**Task brief**
Each line of the material below that holds the word "every" needs to be copied.

**Data listing**
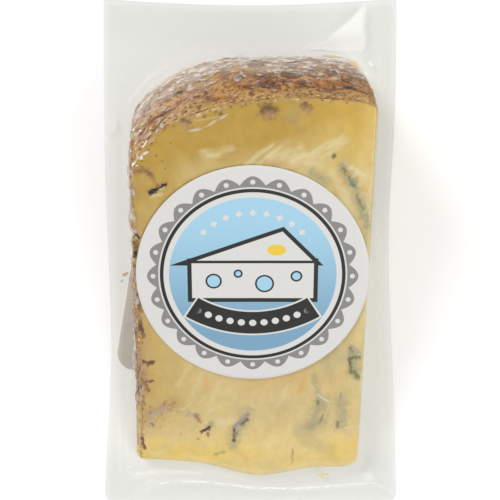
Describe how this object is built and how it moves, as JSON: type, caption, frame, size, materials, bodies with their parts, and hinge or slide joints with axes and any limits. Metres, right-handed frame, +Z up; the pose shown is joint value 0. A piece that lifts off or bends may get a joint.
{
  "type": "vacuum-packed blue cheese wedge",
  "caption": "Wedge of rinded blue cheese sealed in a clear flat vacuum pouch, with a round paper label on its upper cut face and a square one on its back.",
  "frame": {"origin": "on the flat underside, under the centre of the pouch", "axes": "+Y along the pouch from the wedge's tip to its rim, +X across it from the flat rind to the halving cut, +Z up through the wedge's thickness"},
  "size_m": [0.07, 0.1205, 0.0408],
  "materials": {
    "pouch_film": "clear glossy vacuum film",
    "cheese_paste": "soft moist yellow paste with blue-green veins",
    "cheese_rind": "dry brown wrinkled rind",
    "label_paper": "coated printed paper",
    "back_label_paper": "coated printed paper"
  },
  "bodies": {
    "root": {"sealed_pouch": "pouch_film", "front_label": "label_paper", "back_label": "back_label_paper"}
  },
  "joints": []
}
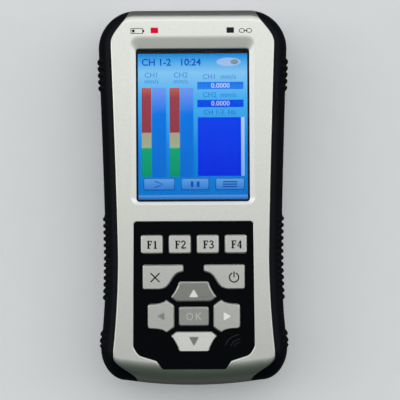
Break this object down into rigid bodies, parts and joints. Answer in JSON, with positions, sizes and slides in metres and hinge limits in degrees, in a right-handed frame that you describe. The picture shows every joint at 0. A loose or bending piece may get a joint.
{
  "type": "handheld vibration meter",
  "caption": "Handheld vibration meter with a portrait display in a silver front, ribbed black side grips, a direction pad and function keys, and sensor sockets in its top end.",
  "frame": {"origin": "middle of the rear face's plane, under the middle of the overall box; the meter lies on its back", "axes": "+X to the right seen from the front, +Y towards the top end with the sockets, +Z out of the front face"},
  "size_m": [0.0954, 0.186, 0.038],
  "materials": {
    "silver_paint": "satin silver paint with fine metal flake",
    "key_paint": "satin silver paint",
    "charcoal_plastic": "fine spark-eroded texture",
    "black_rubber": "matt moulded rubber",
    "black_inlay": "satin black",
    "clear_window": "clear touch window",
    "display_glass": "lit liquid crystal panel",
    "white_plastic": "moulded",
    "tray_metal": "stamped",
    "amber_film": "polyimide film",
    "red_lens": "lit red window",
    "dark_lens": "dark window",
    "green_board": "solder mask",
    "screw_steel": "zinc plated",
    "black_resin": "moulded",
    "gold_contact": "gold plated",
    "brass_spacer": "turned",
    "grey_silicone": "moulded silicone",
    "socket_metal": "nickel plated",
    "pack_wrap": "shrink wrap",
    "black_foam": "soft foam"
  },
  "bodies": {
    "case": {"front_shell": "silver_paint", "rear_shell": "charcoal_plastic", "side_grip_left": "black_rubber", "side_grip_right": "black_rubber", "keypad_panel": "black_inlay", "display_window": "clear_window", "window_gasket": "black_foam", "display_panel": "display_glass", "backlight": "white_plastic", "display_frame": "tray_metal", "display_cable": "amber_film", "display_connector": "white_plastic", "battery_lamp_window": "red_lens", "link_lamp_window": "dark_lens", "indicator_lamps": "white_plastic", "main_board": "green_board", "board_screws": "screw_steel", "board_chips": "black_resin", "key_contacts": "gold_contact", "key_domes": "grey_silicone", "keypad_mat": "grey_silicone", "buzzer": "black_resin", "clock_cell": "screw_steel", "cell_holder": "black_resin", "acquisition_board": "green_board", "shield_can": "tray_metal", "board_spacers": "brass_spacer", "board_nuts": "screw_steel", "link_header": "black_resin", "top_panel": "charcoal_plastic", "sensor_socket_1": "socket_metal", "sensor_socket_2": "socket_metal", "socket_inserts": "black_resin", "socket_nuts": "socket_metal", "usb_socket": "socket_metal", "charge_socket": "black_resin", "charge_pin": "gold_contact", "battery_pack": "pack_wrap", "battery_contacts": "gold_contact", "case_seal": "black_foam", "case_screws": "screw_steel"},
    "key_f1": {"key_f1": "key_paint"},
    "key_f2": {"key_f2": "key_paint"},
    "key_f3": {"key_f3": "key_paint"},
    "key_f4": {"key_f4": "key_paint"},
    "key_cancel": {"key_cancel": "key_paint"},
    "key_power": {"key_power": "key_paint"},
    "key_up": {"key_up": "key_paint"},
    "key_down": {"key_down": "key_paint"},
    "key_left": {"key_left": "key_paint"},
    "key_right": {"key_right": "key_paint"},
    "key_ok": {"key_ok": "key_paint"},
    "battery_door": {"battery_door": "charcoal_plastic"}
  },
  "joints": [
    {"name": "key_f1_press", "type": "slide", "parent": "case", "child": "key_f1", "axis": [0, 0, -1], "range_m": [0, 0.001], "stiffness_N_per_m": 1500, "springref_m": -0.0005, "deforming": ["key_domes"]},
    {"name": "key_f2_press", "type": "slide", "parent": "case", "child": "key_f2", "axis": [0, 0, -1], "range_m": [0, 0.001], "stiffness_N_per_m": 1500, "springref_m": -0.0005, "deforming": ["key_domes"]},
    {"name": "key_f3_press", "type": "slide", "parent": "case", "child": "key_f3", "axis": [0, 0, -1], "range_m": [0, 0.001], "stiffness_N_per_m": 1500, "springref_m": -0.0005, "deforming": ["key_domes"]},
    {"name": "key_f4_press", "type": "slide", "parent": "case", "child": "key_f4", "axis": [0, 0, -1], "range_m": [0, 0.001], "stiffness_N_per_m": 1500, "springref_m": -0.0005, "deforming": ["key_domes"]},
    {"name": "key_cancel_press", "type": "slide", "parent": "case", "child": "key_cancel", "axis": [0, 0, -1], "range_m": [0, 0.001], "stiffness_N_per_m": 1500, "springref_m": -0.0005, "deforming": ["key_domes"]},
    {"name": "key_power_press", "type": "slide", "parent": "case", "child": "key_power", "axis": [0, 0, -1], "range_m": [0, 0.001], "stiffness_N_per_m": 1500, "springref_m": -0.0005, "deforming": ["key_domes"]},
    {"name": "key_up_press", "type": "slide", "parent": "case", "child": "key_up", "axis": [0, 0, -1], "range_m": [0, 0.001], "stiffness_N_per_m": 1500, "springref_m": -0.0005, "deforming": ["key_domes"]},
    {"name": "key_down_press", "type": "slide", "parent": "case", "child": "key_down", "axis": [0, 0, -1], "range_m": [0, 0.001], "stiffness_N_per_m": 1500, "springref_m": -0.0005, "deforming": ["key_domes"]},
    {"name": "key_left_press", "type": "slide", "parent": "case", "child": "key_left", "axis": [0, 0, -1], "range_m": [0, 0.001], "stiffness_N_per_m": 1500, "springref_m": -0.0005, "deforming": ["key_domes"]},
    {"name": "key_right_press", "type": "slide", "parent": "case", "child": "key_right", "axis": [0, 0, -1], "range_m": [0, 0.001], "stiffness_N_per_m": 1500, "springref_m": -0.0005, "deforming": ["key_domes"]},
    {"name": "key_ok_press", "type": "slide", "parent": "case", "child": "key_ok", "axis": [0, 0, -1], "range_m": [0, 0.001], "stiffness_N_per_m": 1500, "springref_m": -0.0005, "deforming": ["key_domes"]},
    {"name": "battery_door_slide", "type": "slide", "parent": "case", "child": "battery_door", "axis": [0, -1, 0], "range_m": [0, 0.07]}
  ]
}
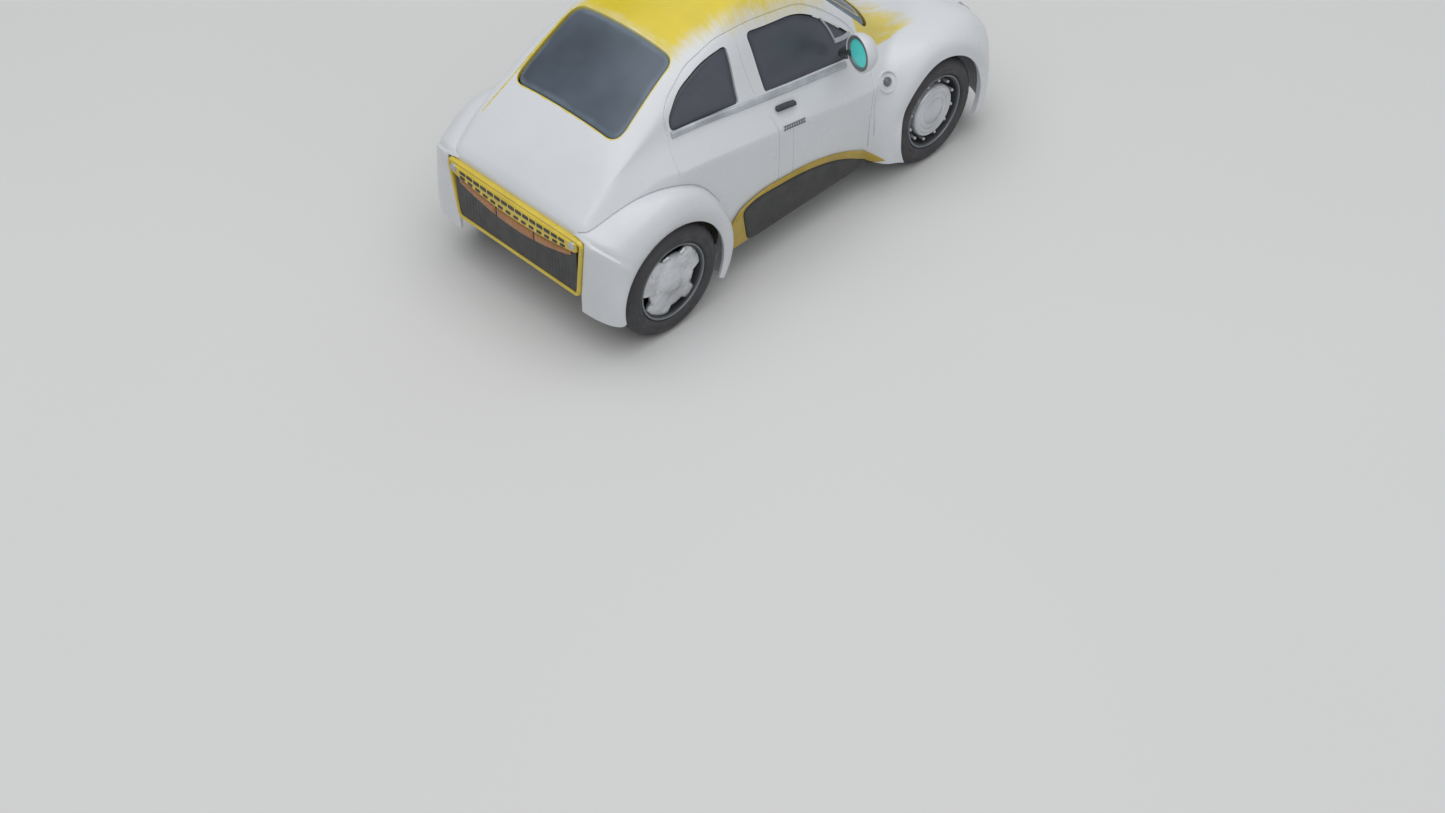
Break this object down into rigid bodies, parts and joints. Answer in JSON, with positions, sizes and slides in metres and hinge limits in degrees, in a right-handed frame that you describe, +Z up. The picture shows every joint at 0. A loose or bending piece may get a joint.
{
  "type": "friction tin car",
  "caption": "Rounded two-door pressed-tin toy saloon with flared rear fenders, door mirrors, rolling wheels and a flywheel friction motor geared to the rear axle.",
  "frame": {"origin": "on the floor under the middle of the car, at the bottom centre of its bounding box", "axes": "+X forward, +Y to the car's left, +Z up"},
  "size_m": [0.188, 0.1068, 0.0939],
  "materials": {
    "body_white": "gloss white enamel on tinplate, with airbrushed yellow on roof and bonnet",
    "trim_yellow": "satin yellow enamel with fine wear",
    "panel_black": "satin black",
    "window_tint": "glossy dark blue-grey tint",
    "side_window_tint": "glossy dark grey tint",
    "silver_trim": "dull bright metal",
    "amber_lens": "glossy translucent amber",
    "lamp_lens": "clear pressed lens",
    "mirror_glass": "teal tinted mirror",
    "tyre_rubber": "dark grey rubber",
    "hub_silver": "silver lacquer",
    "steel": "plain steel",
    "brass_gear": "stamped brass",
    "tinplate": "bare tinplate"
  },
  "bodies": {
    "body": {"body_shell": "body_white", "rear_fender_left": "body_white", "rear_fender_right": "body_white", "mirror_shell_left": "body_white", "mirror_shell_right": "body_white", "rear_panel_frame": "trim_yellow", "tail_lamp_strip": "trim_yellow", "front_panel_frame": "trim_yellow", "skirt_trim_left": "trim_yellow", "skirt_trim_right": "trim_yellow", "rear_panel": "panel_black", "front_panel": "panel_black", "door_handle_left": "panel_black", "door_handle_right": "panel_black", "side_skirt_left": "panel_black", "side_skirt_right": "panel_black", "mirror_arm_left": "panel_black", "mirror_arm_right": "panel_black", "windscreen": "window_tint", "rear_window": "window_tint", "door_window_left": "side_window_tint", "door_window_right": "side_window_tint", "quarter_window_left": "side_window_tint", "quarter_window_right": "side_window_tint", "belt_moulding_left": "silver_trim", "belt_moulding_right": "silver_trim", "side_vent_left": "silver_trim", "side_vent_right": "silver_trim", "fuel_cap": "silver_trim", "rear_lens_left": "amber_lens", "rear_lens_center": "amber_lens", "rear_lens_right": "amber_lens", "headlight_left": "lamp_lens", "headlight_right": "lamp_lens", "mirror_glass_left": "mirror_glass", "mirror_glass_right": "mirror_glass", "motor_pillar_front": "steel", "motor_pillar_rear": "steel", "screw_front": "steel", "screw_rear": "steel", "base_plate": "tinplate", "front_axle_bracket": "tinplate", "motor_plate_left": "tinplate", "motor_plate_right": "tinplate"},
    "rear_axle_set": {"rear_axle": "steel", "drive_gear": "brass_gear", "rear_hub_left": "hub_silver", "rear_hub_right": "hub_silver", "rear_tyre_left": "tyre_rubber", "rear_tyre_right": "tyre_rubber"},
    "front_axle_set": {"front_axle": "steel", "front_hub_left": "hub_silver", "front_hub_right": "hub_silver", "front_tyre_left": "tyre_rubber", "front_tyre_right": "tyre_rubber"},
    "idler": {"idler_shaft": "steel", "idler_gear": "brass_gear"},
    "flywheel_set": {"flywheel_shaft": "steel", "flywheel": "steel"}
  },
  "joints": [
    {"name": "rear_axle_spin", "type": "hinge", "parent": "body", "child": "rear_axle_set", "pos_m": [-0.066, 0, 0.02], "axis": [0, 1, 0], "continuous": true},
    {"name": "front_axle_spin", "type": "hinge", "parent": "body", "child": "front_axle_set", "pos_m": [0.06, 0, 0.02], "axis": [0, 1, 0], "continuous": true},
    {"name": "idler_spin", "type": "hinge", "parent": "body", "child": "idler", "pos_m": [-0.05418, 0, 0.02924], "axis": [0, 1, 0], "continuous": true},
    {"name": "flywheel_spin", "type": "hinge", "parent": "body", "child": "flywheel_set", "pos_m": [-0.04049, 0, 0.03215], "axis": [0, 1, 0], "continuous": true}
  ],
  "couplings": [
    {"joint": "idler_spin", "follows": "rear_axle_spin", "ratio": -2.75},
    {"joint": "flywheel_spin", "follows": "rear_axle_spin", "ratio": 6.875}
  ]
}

**Complete answer**
Break this object down into rigid bodies, parts and joints. Answer in JSON, with positions, sizes and slides in metres and hinge limits in degrees, in a right-handed frame that you describe. The picture shows every joint at 0. A loose or bending piece may get a joint.
Break this object down into rigid bodies, parts and joints. Answer in JSON, with positions, sizes and slides in metres and hinge limits in degrees, in a right-handed frame that you describe, +Z up. The picture shows every joint at 0. A loose or bending piece may get a joint.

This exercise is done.